PROBLEM STATEMENT
Begin with the line that contains "Reconstruct the object" and continue down through the line that contains "# Faces are"; reproduce those lines exactly and only those.

━━━━━━━━━━━━━━━━━━━━━━━━━━━━━━

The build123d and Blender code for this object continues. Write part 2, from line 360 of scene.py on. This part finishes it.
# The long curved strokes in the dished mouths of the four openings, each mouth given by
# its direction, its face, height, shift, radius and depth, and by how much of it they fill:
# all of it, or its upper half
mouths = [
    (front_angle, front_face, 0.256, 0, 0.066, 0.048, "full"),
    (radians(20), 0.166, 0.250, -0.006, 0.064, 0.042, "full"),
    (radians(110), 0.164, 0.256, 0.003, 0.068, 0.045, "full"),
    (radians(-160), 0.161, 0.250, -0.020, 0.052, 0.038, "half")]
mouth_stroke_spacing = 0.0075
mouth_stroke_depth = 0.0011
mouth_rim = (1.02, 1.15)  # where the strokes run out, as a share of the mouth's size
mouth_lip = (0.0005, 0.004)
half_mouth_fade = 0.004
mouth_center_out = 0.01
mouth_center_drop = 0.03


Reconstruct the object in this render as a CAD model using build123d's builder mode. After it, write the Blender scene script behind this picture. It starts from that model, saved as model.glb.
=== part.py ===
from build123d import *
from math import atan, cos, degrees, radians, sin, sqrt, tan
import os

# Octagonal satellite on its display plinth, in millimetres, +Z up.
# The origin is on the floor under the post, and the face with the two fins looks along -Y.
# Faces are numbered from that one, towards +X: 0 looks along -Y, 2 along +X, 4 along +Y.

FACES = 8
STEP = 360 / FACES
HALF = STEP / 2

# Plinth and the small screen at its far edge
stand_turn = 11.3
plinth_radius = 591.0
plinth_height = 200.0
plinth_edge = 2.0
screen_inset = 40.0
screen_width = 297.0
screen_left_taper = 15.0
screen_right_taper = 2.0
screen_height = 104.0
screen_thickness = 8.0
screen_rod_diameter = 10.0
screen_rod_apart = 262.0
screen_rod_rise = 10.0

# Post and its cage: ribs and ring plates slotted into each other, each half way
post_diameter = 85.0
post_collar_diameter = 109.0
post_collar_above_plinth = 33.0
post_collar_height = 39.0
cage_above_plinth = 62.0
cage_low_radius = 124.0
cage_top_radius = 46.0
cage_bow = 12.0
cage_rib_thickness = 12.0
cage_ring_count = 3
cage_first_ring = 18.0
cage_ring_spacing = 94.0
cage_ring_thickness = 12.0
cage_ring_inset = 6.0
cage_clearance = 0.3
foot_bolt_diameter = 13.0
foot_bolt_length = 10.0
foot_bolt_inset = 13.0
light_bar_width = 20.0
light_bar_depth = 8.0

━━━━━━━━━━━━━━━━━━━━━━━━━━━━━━

SOLUTION TO THIS TASK
Reconstruct the object in this render as a CAD model using build123d's builder mode. After it, write the Blender scene script behind this picture. It starts from that model, saved as model.glb.
=== part.py ===
from build123d import *
from math import atan, cos, degrees, radians, sin, sqrt, tan
import os

# Octagonal satellite on its display plinth, in millimetres, +Z up.
# The origin is on the floor under the post, and the face with the two fins looks along -Y.
# Faces are numbered from that one, towards +X: 0 looks along -Y, 2 along +X, 4 along +Y.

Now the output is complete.